Your task:
Repeat the full listing, word for word.

## Start

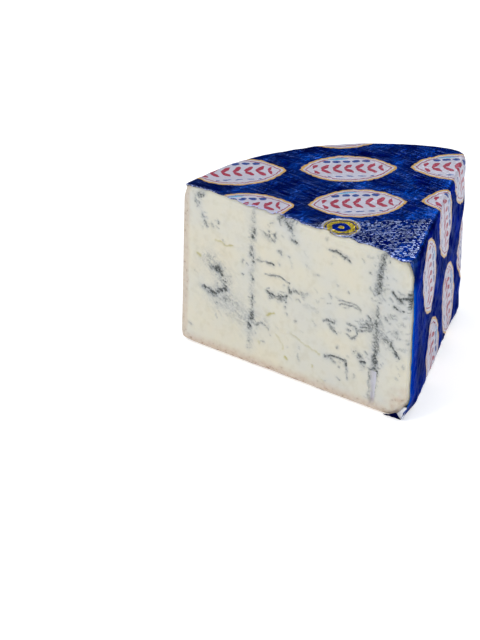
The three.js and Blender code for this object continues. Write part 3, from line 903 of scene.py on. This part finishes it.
VEINS = [
    # upper left, towards the rim
    (0.9, 0.9, (136.3, 86.6), (133.7, 87.2)),
    (0.4, 0.8, (138.9, 86.1), (136.9, 82.6)),
    (0.6, 0.8, (138.5, 82.7), (136.1, 80.5)),
    (0.55, 0.75, (134.1, 77.7), (132.7, 75.2)),
    (0.6, 0.85, (132, 73.1), (130, 70.2)), (0.4, 0.85, (127.5, 73.4), (126.8, 71.3)),
    (0.9, 0.7, (123.3, 75.2), (122.9, 74.7)),
    # left, below the middle: a dark patch and its tail
    # the wide faint veins here are partly mould haze and partly painted shadow
    (0.35, 6.0, (127.5, 51), (121, 46), (118, 41)),
    (0.3, 7.0, (124, 33), (112, 30), (106, 26)),
    (0.8, 1.4, (127.6, 49.6), (125.8, 47.4)),
    (1.25, 2.0, (122.8, 48.6), (121.6, 46.8), (120.6, 45.5)),
    (0.75, 1.6, (118.2, 42.4), (117, 39)),
    (1.25, 1.4, (131.3, 34.6), (128.5, 33.3), (124.6, 32.6), (121.5, 35.2)),
    (1.15, 1.5, (121.5, 35.2), (117.2, 37.6)),
    # a wide faint haze: partly mould, partly painted shadow
    (0.4, 5.0, (122, 30), (114, 32)),
    (0.6, 0.8, (106.9, 58.2), (106.7, 57.6)),
    (0.5, 0.7, (103.8, 57.2), (103.4, 57)),
    (0.5, 0.7, (106.6, 50.2), (106.2, 49.8)),
    (0.6, 0.9, (97.3, 23.3), (94, 25.6), (89.7, 24.8)),
    # between the two needle lines
    (0.5, 1.4, (93, 78), (90, 75.5)),
    (0.7, 1.0, (90.8, 80), (89.5, 77), (87, 75.5)),
    (0.6, 0.9, (86.5, 80), (86, 77.5)),
    (0.75, 1.3, (85, 88.5), (81, 89.8), (77.5, 88.5)),
    (0.8, 1.1, (80, 90), (79, 87), (76, 86)),
    (0.6, 0.9, (76.4, 86), (76, 84)),
    (0.95, 1.0, (75.6, 80.6), (73, 79.2)),
    (0.8, 0.8, (83.4, 71), (82.4, 69.6)),
    (0.5, 0.6, (77.6, 70), (76.4, 69.4)),
    (0.5, 0.7, (97.6, 61.2), (92.8, 62.1)), (0.95, 0.8, (91.5, 62.1), (87.3, 61.6)),
    (0.6, 0.7, (83.5, 63.5), (83.1, 63.2)),
    (0.7, 0.6, (91.5, 54.6), (86, 55.9), (81, 56.2), (76, 53.8)),
    (1.0, 0.8, (90.7, 45.6), (87.4, 44.3), (82.5, 44.7), (77.9, 46.3)),
    (0.85, 1.0, (90.6, 45.4), (88.4, 42.8)), (0.7, 0.8, (88.4, 43), (81, 43.4)),
    (0.75, 0.8, (77.3, 52), (74.8, 49.2)), (0.7, 1.1, (75.8, 49.4), (72.8, 51.8)),
    (0.8, 0.7, (78.2, 42.9), (77.8, 42.4)),
    (0.6, 0.7, (78.7, 39.7), (78.3, 39.4)),
    (0.4, 1.2, (75.7, 51.7), (70, 51), (65, 51.7)),
    (0.45, 0.7, (72.2, 34.4), (71.8, 34)),
    # right of the middle
    (0.4, 0.7, (55, 86.9), (54, 86.9)),
    (0.95, 0.8, (52.1, 81.6), (48, 82.2), (44.4, 80.6), (38.8, 79.5)),
    (0.35, 0.6, (48, 83.6), (44.4, 82.2), (40, 81.4)),
    (0.5, 0.6, (46.8, 64), (46.3, 63.4)),
    (0.45, 0.6, (39.7, 61.8), (39.1, 61.2)),
    (0.6, 0.55, (45.6, 54.9), (39.8, 55.9), (34.2, 55.6), (32.1, 54.6)),
    (0.65, 0.55, (44.8, 53), (41.1, 53.9), (36.2, 54.3), (32.1, 53.7)),
    (0.6, 0.8, (32.6, 54.4), (31.8, 53.8)),
    (0.25, 1.4, (66, 45), (62, 45.4), (58.4, 44.6)),
    (0.6, 1.0, (28.3, 47.6), (26, 46), (23, 43.9)),
    (0.7, 0.7, (39, 43), (36.2, 43.9), (33.3, 42), (33.3, 38.8), (34.6, 36.6), (37.1, 36.1),
     (39.3, 37.2)),
    (0.6, 0.7, (39.4, 40.2), (38.9, 39.9)), (0.7, 0.6, (37.6, 40.5), (37.2, 40.1)),
    (0.8, 0.8, (53.9, 40.1), (51.8, 41.3), (47.6, 40.9)),
    (0.75, 0.8, (50.6, 39.1), (48, 37), (46, 35.2)), (0.4, 1.0, (50, 42.4), (47, 42.8)),
    (0.6, 0.7, (45, 28), (44.8, 27.5)),
    (1.0, 0.8, (52.6, 20), (46.7, 21.6), (42.7, 21.9), (40, 21.4), (39.2, 18.6)),
    (0.65, 0.8, (50.2, 19.9), (46.2, 18.8)), (0.45, 0.7, (38.9, 17.5), (38.2, 11.1)),
    (0.85, 1.2, (34, 28.9), (32, 28), (30.3, 26.4)),
    (1.1, 0.85, (30.7, 24.2), (27.6, 24.8)), (0.4, 1.2, (29.2, 23), (28, 22)),
    (0.5, 0.8, (27.5, 31.4), (26, 30)),
    # near the point
    (1.1, 0.8, (12.3, 70.5), (8.8, 68.1), (4.1, 68.8), (2, 69.9)),
    (1.2, 1.1, (8.9, 68.4), (7.9, 66.6)),
    (1.0, 1.0, (3.4, 72), (2.9, 69.5)),
    (1.25, 1.1, (3.1, 68.3), (2.6, 64)),
    (1.1, 0.85, (2.9, 64), (2.6, 60.5)),
    (1.0, 0.9, (10.6, 62.1), (8.4, 61.3), (6.2, 61.2)),
    (0.5, 1.1, (13, 57), (12, 56)),
    (0.4, 1.3, (15.3, 53.4), (14, 52.6)),
    (0.5, 1.1, (10, 47.6), (9, 46.5)),
    (0.4, 1.0, (6.4, 54.2), (5.6, 53.4)),
    (0.7, 1.6, (16.3, 43.2), (13.1, 41.8), (11, 39)),
    (0.95, 0.9, (12.4, 42), (11.4, 38.8), (7.8, 34.4)),
    (0.5, 1.4, (10.6, 47.5), (7.9, 48.9)),
    (0.45, 0.7, (14.5, 57), (9.6, 57.6)), (0.45, 0.7, (14, 55.6), (10, 55.8)),
    (0.8, 0.8, (15.9, 54.2), (15.4, 53.2)),
    (0.5, 0.8, (4.1, 43.4), (3.7, 43)),
    (0.5, 0.7, (2.1, 41.2), (1.9, 40.8)),
    (0.45, 0.8, (5, 29.8), (4.7, 29.2)),
]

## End

Exercise solution:
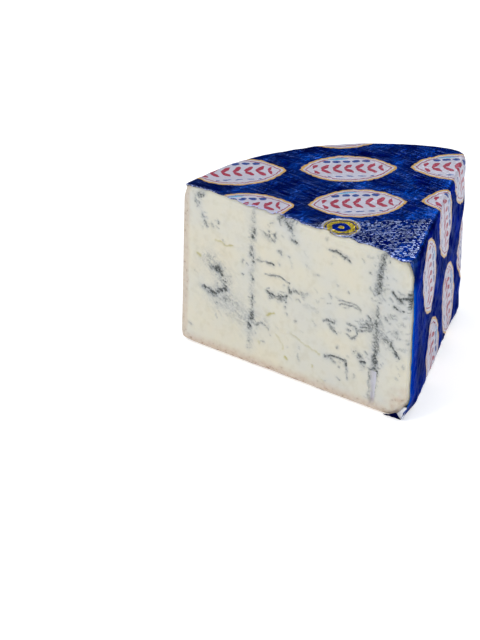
The three.js and Blender code for this object continues. Write part 3, from line 903 of scene.py on. This part finishes it.
VEINS = [
    # upper left, towards the rim
    (0.9, 0.9, (136.3, 86.6), (133.7, 87.2)),
    (0.4, 0.8, (138.9, 86.1), (136.9, 82.6)),
    (0.6, 0.8, (138.5, 82.7), (136.1, 80.5)),
    (0.55, 0.75, (134.1, 77.7), (132.7, 75.2)),
    (0.6, 0.85, (132, 73.1), (130, 70.2)), (0.4, 0.85, (127.5, 73.4), (126.8, 71.3)),
    (0.9, 0.7, (123.3, 75.2), (122.9, 74.7)),
    # left, below the middle: a dark patch and its tail
    # the wide faint veins here are partly mould haze and partly painted shadow
    (0.35, 6.0, (127.5, 51), (121, 46), (118, 41)),
    (0.3, 7.0, (124, 33), (112, 30), (106, 26)),
    (0.8, 1.4, (127.6, 49.6), (125.8, 47.4)),
    (1.25, 2.0, (122.8, 48.6), (121.6, 46.8), (120.6, 45.5)),
    (0.75, 1.6, (118.2, 42.4), (117, 39)),
    (1.25, 1.4, (131.3, 34.6), (128.5, 33.3), (124.6, 32.6), (121.5, 35.2)),
    (1.15, 1.5, (121.5, 35.2), (117.2, 37.6)),
    # a wide faint haze: partly mould, partly painted shadow
    (0.4, 5.0, (122, 30), (114, 32)),
    (0.6, 0.8, (106.9, 58.2), (106.7, 57.6)),
    (0.5, 0.7, (103.8, 57.2), (103.4, 57)),
    (0.5, 0.7, (106.6, 50.2), (106.2, 49.8)),
    (0.6, 0.9, (97.3, 23.3), (94, 25.6), (89.7, 24.8)),
    # between the two needle lines
    (0.5, 1.4, (93, 78), (90, 75.5)),
    (0.7, 1.0, (90.8, 80), (89.5, 77), (87, 75.5)),
    (0.6, 0.9, (86.5, 80), (86, 77.5)),
    (0.75, 1.3, (85, 88.5), (81, 89.8), (77.5, 88.5)),
    (0.8, 1.1, (80, 90), (79, 87), (76, 86)),
    (0.6, 0.9, (76.4, 86), (76, 84)),
    (0.95, 1.0, (75.6, 80.6), (73, 79.2)),
    (0.8, 0.8, (83.4, 71), (82.4, 69.6)),
    (0.5, 0.6, (77.6, 70), (76.4, 69.4)),
    (0.5, 0.7, (97.6, 61.2), (92.8, 62.1)), (0.95, 0.8, (91.5, 62.1), (87.3, 61.6)),
    (0.6, 0.7, (83.5, 63.5), (83.1, 63.2)),
    (0.7, 0.6, (91.5, 54.6), (86, 55.9), (81, 56.2), (76, 53.8)),
    (1.0, 0.8, (90.7, 45.6), (87.4, 44.3), (82.5, 44.7), (77.9, 46.3)),
    (0.85, 1.0, (90.6, 45.4), (88.4, 42.8)), (0.7, 0.8, (88.4, 43), (81, 43.4)),
    (0.75, 0.8, (77.3, 52), (74.8, 49.2)), (0.7, 1.1, (75.8, 49.4), (72.8, 51.8)),
    (0.8, 0.7, (78.2, 42.9), (77.8, 42.4)),
    (0.6, 0.7, (78.7, 39.7), (78.3, 39.4)),
    (0.4, 1.2, (75.7, 51.7), (70, 51), (65, 51.7)),
    (0.45, 0.7, (72.2, 34.4), (71.8, 34)),
    # right of the middle
    (0.4, 0.7, (55, 86.9), (54, 86.9)),
    (0.95, 0.8, (52.1, 81.6), (48, 82.2), (44.4, 80.6), (38.8, 79.5)),
    (0.35, 0.6, (48, 83.6), (44.4, 82.2), (40, 81.4)),
    (0.5, 0.6, (46.8, 64), (46.3, 63.4)),
    (0.45, 0.6, (39.7, 61.8), (39.1, 61.2)),
    (0.6, 0.55, (45.6, 54.9), (39.8, 55.9), (34.2, 55.6), (32.1, 54.6)),
    (0.65, 0.55, (44.8, 53), (41.1, 53.9), (36.2, 54.3), (32.1, 53.7)),
    (0.6, 0.8, (32.6, 54.4), (31.8, 53.8)),
    (0.25, 1.4, (66, 45), (62, 45.4), (58.4, 44.6)),
    (0.6, 1.0, (28.3, 47.6), (26, 46), (23, 43.9)),
    (0.7, 0.7, (39, 43), (36.2, 43.9), (33.3, 42), (33.3, 38.8), (34.6, 36.6), (37.1, 36.1),
     (39.3, 37.2)),
    (0.6, 0.7, (39.4, 40.2), (38.9, 39.9)), (0.7, 0.6, (37.6, 40.5), (37.2, 40.1)),
    (0.8, 0.8, (53.9, 40.1), (51.8, 41.3), (47.6, 40.9)),
    (0.75, 0.8, (50.6, 39.1), (48, 37), (46, 35.2)), (0.4, 1.0, (50, 42.4), (47, 42.8)),
    (0.6, 0.7, (45, 28), (44.8, 27.5)),
    (1.0, 0.8, (52.6, 20), (46.7, 21.6), (42.7, 21.9), (40, 21.4), (39.2, 18.6)),
    (0.65, 0.8, (50.2, 19.9), (46.2, 18.8)), (0.45, 0.7, (38.9, 17.5), (38.2, 11.1)),
    (0.85, 1.2, (34, 28.9), (32, 28), (30.3, 26.4)),
    (1.1, 0.85, (30.7, 24.2), (27.6, 24.8)), (0.4, 1.2, (29.2, 23), (28, 22)),
    (0.5, 0.8, (27.5, 31.4), (26, 30)),
    # near the point
    (1.1, 0.8, (12.3, 70.5), (8.8, 68.1), (4.1, 68.8), (2, 69.9)),
    (1.2, 1.1, (8.9, 68.4), (7.9, 66.6)),
    (1.0, 1.0, (3.4, 72), (2.9, 69.5)),
    (1.25, 1.1, (3.1, 68.3), (2.6, 64)),
    (1.1, 0.85, (2.9, 64), (2.6, 60.5)),
    (1.0, 0.9, (10.6, 62.1), (8.4, 61.3), (6.2, 61.2)),
    (0.5, 1.1, (13, 57), (12, 56)),
    (0.4, 1.3, (15.3, 53.4), (14, 52.6)),
    (0.5, 1.1, (10, 47.6), (9, 46.5)),
    (0.4, 1.0, (6.4, 54.2), (5.6, 53.4)),
    (0.7, 1.6, (16.3, 43.2), (13.1, 41.8), (11, 39)),
    (0.95, 0.9, (12.4, 42), (11.4, 38.8), (7.8, 34.4)),
    (0.5, 1.4, (10.6, 47.5), (7.9, 48.9)),
    (0.45, 0.7, (14.5, 57), (9.6, 57.6)), (0.45, 0.7, (14, 55.6), (10, 55.8)),
    (0.8, 0.8, (15.9, 54.2), (15.4, 53.2)),
    (0.5, 0.8, (4.1, 43.4), (3.7, 43)),
    (0.5, 0.7, (2.1, 41.2), (1.9, 40.8)),
    (0.45, 0.8, (5, 29.8), (4.7, 29.2)),
]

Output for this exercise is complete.